What exactly is a bajaji? Is the plural the same?
  • bajaji is a three-wheeled motorized rickshaw (often called tuk-tuk). The term is very common in Tanzania; tuk-tuk is widely understood too.
  • It’s an N-class loanword; singular and plural are both bajaji in everyday use.
Could I say Tulienda kazini kwa bajaji instead of Tulipanda bajaji kwenda kazini?
  • Yes. Tulienda kazini kwa bajaji = “We went to work by (means of) a bajaji.”
  • Tulipanda bajaji kwenda kazini emphasizes the act of boarding the vehicle to go to work. Both are natural; style choice.
What does the -ni in kazini and nyumbani do?
  • -ni is a locative suffix meaning “at/in/to” depending on the verb:
    • kazini = “at work / to work”
    • nyumbani = “at home / home(wards)”
  • With motion verbs (kwenda “go,” kurudi “return”), -ni often has a directional sense (“to/towards”).
Why is there no separate word for “to” before kazini?
  • Swahili doesn’t need a preposition here.

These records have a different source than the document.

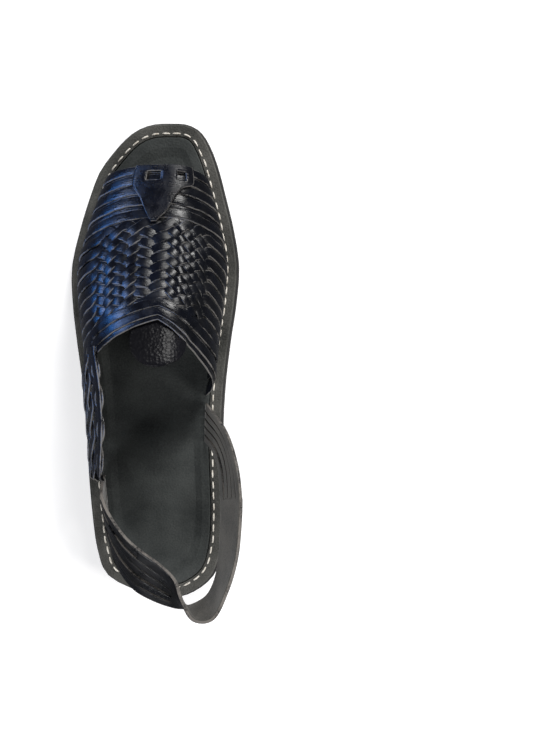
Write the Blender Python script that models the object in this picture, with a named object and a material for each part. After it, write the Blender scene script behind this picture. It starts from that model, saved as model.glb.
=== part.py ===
"""Huarache sandal for the left foot: woven leather upper on a rubber sole.

+Y points to the toe, +X to the inner side of the foot and +Z up. The sandal
stands on z = 0 with its origin at the middle of the heel's resting face.
"""
import math

import bmesh
import bpy
import numpy as np
from mathutils import Vector

# Driving sizes in metres
SOLE_LENGTH = 0.289
BALL_WIDTH = 0.1025
HEEL_REST = 0.036
INSTEP_HEIGHT = 0.062
HEEL_RUBBER = 0.0165
FOREFOOT_RUBBER = 0.0095
TOE_SPRING = 0.0085
ARCH_RISE = 0.0035
MIDSOLE_THICKNESS = 0.0050
INSOLE_THICKNESS = 0.0024
RECESS_DEPTH = 0.0024
FOOTBED_DISH = 0.0012
SEAT_GAP = 0.0003

# Places along the sole as shares of its length
HEEL_STEP_SHARES = (0.22, 0.58)
ARCH_SHARES = (0.27, 0.35, 0.42, 0.52)
TOE_SPRING_SHARE = 0.72

# Sole details
SOLE_STATIONS = 44
RUBBER_TUCK = 0.0010
LEATHER_SETBACK = 0.0007
RECESS_INSET = 0.0080
DISH_MARGIN = 0.0110
TREAD_DEPTH = 0.0022
TREAD_GROOVE = 0.0032
TREAD_PITCH = 0.0105
TREAD_DRAFT = 0.0005
FOREFOOT_GROOVES = 8
HEEL_GROOVES = 4
FOREFOOT_TREAD_START = 0.150
HEEL_TREAD_START = 0.019
SIDE_BEAD = 0.0008
SIDE_BEAD_HEIGHT = 0.0030

# Shading: an edge sharper than the angle shows as a crease
SHARP_ANGLE = 38.0
FINISHES = {
    # piece: base colour, roughness
    "outsole": ((0.012, 0.012, 0.012), 0.85),
    "midsole": ((0.055, 0.055, 0.050), 0.75),
    "insole": ((0.030, 0.032, 0.032), 0.80),
    "upper": ((0.006, 0.007, 0.010), 0.30),
    "toe_piece": ((0.008, 0.008, 0.010), 0.35),
    "instep_tab": ((0.010, 0.010, 0.012), 0.45),
    "heel_strap": ((0.012, 0.013, 0.014), 0.55),
}

# Upper
WALL = 0.0018
STRIP_RELIEF = 0.0012
FOOT_INSET = 0.0112
WALL_BULGE = 0.0045
SECTION_POWER = 2.5
BULGE_RISE_SHARE = 1.15
POINTED_POWER = 1.6
NORMAL_STEP = 0.0015
NORMAL_TURN_SHARE = 0.012
COLUMNS = 24
LATTICE_FROM = 6
LATTICE_TO = 18
SIDE_TURN_SHARE = 0.24
FRONT_ROWS = 10
LATTICE_ROWS = 16
THROAT_ROWS = 4
BAND_ROWS = 12
CREST_SHARE = 0.62
DIAMOND_SHARE = 0.58
GAP_SHARE = 0.16
SLIT_SHARE = 0.22
EDGE_CREST_SHARE = 0.45
EDGE_RELIEF_SHARE = 0.8

# Toe piece
TOE_PIECE_THICKNESS = 0.0016

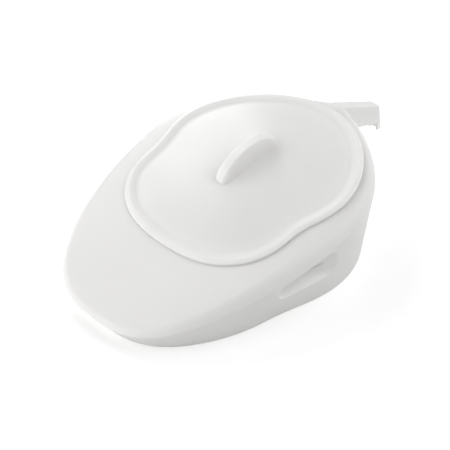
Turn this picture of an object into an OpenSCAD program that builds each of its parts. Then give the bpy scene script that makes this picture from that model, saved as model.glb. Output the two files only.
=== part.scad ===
// Bedpan with a lift-off lid. The pan is one moulded shell: a seat that climbs from a low
// front lip to a high rear end, a bowl under the seat's opening, a skirt down to the bed
// with a finger recess in each side, and a hooked handle at the rear. The lid is a second
// moulded shell: a flange over the rim of the opening, a domed cover with a hollow grip,
// and a locating lip that stands down into the opening.
// +X is the right side, +Y the rear end with the handle, and Z = 0 is what the pan rests on.

/* [Pan] */
// Width of the pan at its widest
pan_w = 288; // [275:1:305]
// Length of the pan without its handle
pan_l = 379; // [370:1:400]
// Height of the seat at the front lip
front_h = 23; // [18:0.5:26]
// Height of the seat half way along
mid_h = 82.5; // [76:0.5:90]
// Height of the seat at the rear
rear_h = 106; // [98:1:114]
// Wall thickness of the pan
wall = 2.6; // [2:0.1:4]
// How much fuller the rear half of the outline is than the front half
egg = 0.17; // [0.08:0.01:0.2]
// Squareness of the outline at the front lip, where 2 is an ellipse
front_square = 2.7; // [2.4:0.05:3.1]
// Squareness of the outline at the rear, where 2 is an ellipse
rear_square = 1.55; // [1.4:0.05:2]
// Radius of the shoulder, from the seat into the skirt, along the sides
shoulder_r = 14; // [12:0.5:20]
// Radius of the shoulder at the rear end
rear_r = 12.5; // [7:0.5:16]
// Radius of the shoulder at the front lip
lip_r = 5.5; // [5:0.5:12]
// How far the skirt leans in at its foot, along the sides
side_draft = 12; // [6:0.5:14]
// How far the skirt leans in at its foot, at the front
front_draft = 12.5; // [4:0.5:14]
// How far the skirt leans in at its foot, at the rear
rear_draft = 6.5; // [3:0.5:12]
// Depth of the waist on each side of the skirt's foot
foot_waist = 5; // [0:0.5:6]
// Distance of that waist behind the front lip
foot_waist_at = 157; // [130:1:180]
// Length over which that waist fades
foot_waist_l = 39; // [30:1:50]
// How far the seat rises from its shoulder to the rim of the opening
crown = 1.5; // [0:0.5:3]
// Rounding of the skirt's bottom edge
foot_r = 0.9; // [0.5:0.1:1]

/* [Bowl] */
// Width of the opening in the seat
open_w = 211; // [195:1:216]
// Length of the opening
open_l = 222; // [210:1:226]
// Distance from the front lip to the opening
open_front = 118; // [110:1:124]
// How much fuller the rear half of the opening is than the front half
open_egg = -0.09; // [-0.14:0.01:0.02]
// Squareness of the opening at its front
open_front_square = 2.45; // [2.1:0.05:2.8]
// Squareness of the opening at its rear
open_rear_square = 1.9; // [1.8:0.05:2.3]
// Depth of the waist on each side of the opening
waist = 13; // [6:0.5:14]
// Distance of the waist behind the opening's front end
waist_at = 76; // [65:1:90]
// Length over which the waist fades
waist_l = 37; // [30:1:45]
// Radius of the rim, from the bowl up to the seat
rim_r = 5; // [4.5:0.5:7]
// How far the bowl's floor lies inside its opening
bowl_draft = 30; // [15:1:40]
// Squareness of the bowl's section, where 2 is round
bowl_square = 3; // [2.2:0.1:4]
// Height of the bowl's underside above the bed
bowl_clear = 2; // [1:0.5:6]

/* [Handle] */
// Length of the handle behind the pan
handle_l = 68; // [55:1:75]
// Width of the handle
handle_w = 14; // [12:0.5:20]
// Distance from the pan's rear end in to the handle's root on the seat
root_in = 16; // [13:0.5:17]
// Distance from the pan's rear end in to the handle's bend
bend_in = 8; // [5:0.5:10]
// How far the seat swells up to the handle's root
root_rise = 5.5; // [2:0.5:6]
// Width over which the swelling fades on each side
swell_w = 17; // [12:1:24]
// Length over which the swelling fades in front of the pan's rear end
swell_l = 14; // [10:1:18]
// How far the handle drops over its length
handle_drop = 27; // [20:1:32]
// Depth of the handle's side walls at the hook
handle_h = 25; // [20:1:28]
// Depth of the handle's side walls at the pan
root_h = 33; // [26:1:36]
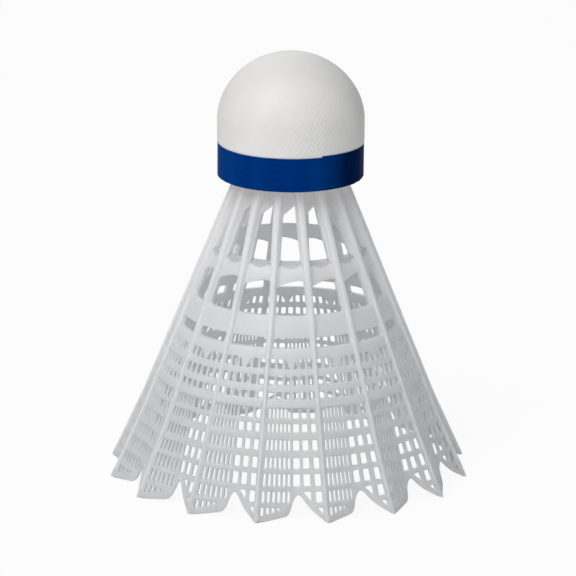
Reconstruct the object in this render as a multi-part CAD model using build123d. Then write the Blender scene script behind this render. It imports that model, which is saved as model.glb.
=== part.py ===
from build123d import *
from math import atan2, cos, degrees, radians, sin, sqrt
import os

# A nylon badminton shuttlecock standing on the rim of its skirt, cork head up.
# Millimetres. The origin is the centre of the rim plane, +Z runs up the axis to the head.

# ---- skirt: layout round the axis ----
RIB_COUNT = 16
PITCH = 360 / RIB_COUNT          # angle from one rib to the next
RIB_PHASE = -90 + 11.8           # azimuth of the first rib, just right of the front (-Y)
VALLEY = 11.7                    # angle from a rib to the bottom of the pleat beside it

# ---- skirt: heights ----
RIM_Z = 0.0
PLEAT_TOP_Z = 19.3               # the pleated zone ends under belt 4
BELT_4_TOP_Z = 20.6
FLARE_Z = 13.4                   # the ribs lean out more below this height
CROWN_Z = 54.0
SEAT_Z = 56.9                    # the cork sits here, on the crown's flange
FLANGE_T = 1.0
SPIGOT_TOP_Z = 66.0

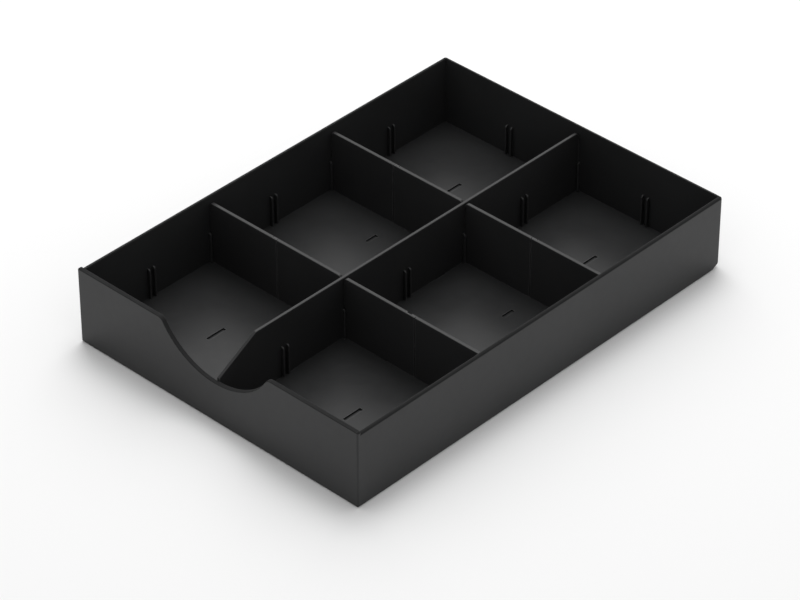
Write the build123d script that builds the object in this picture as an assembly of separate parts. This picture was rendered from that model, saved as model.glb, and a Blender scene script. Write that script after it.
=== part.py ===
from build123d import *
import os

# Drawer tray with removable dividers: one open moulding, one lengthwise divider and
# two cross dividers, each cross divider made of four quarter-width leaves.
# All lengths are in millimetres. X runs along the front panel, Y from front to back,
# Z up; the origin is the centre of the footprint on the resting plane.

# Overall size
tray_width = 249.2
tray_depth = 348.0
panel_height = 58.4
wall_height = 56.8

# Mouldings
panel_thickness = 3.2
wall_thickness = 2.5
back_thickness = 2.2
floor_top = 4.7
floor_thickness = 2.2
corner_radius = 2.0
rim_radius = 1.7
inner_rim_radius = 0.3
rail_radius = 1.2
panel_rim_radius = 0.7
panel_edge_radius = 1.2

# Raised rear end of the resting rails
bevel_run = 8.5
bevel_rise = 4.2

# Finger scoop in the front panel
scoop_width = 94.0
scoop_depth = 27.0
scoop_corner_radius = 5.0

# Guide ribs
rib_thickness = 1.2
rib_projection = 2.3
rib_top = 28.4
rib_round = 1.9
rib_edge_radius = 0.35
front_rib_top = 27.0
front_pair_shift = 1.5

# Dividers
divider_thickness = 2.2
leaf_thickness = 2.6
divider_top = 52.0
divider_edge_radius = 0.5
end_clearance = 0.3
side_clearance = 0.4
leaf_corner_radius = 2.5

# Lowered front end of the lengthwise divider
ramp_length = 33.0
ramp_drop = 18.5

# Half-thickness lap joining two leaves; the setback opens a recess beside one longer tongue
lap_overlap = 4.0
lap_clearance = 0.6
lap_face_gap = 0.1
lap_setback = 3.6

# Floor slots and the lugs that stand in them
slot_depth = 1.2
lug_clearance = 0.3
end_slot_length = 15.6
middle_slot_length = 10.0
end_slot_reach = 113.6
middle_slot_reach = 33.0

# Derived sizes
inner_half_width = tray_width / 2 - wall_thickness
inner_front = panel_thickness - tray_depth / 2
inner_back = tray_depth / 2 - back_thickness
inner_middle = (inner_front + inner_back) / 2
floor_underside = floor_top - floor_thickness
slot_width = divider_thickness + 2 * lug_clearance
quarter_pitch = (2 * inner_half_width + divider_thickness) / 4
row_pitch = (inner_back - inner_front + leaf_thickness) / 6
rib_offset = (leaf_thickness + rib_thickness) / 2 + side_clearance
slots = [(-end_slot_reach, end_slot_length), (-middle_slot_reach, middle_slot_length),
         (middle_slot_reach, middle_slot_length), (end_slot_reach, end_slot_length)]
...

The motion verb (kwenda) plus the locative -ni already encodes “to” in “kwenda kazini.”
Why is it dada yangu and not dada wangu?
  • For possessives, nouns like dada typically pattern with the N-class, so the possessive is yangu (“my”): dada yangu.
  • However, because dada refers to a human, it takes class 1 agreement on verbs: Dada yangu aliendesha… (subject prefix a-). So you’ll see mixed agreement: N-class possessive (yangu) but class 1 on the verb (a-).
Does dada mean “older sister” specifically?
  • In everyday Swahili, dada can mean “sister” in general; you can add size words to be precise:
    • dada mkubwa = older sister
    • dada mdogo = younger sister
Why aliendesha skuta and not alipanda skuta?
  • endesha = operate/drive/ride (when you are the one controlling the vehicle: car, motorbike, scooter).
  • panda = get on/ride as a passenger or mount. You can say alipanda skuta, but it often implies “got on (a) scooter,” not necessarily that she was operating it. For a scooter you control, aliendesha skuta is the default.
Where does endesha come from?
  • It’s the causative form of enda (“go”). endesha literally means “cause [it] to go,” hence “drive/operate.”
What does kurudi nyumbani add? Could I just say alirudi nyumbani?
  • kurudi nyumbani after aliendesha skuta expresses purpose: “she rode the scooter in order to return home.”
  • alirudi nyumbani simply states “she returned home.” Both are fine; the original highlights the means and purpose.
Is na the best way to link the two clauses? What about halafu, kisha, or the -ka- tense?
  • na = “and.” Neutral connector: …, na dada yangu…
  • halafu/kisha = “then/after that,” add a sense of sequence: …, halafu/kisha dada yangu…
  • -ka- sequential: Tulipanda bajaji tukaenda kazini, dada yangu akaendesha skuta akarudi nyumbani. This feels like a narrative sequence of events.
Why kazini but not kazi, and why nyumbani but not nyumba?
  • kazi (work as a noun). kazini (at/to work as a place).
  • nyumba (house). nyumbani (home/at home/to home). The -ni suffix turns the bare noun into a locative.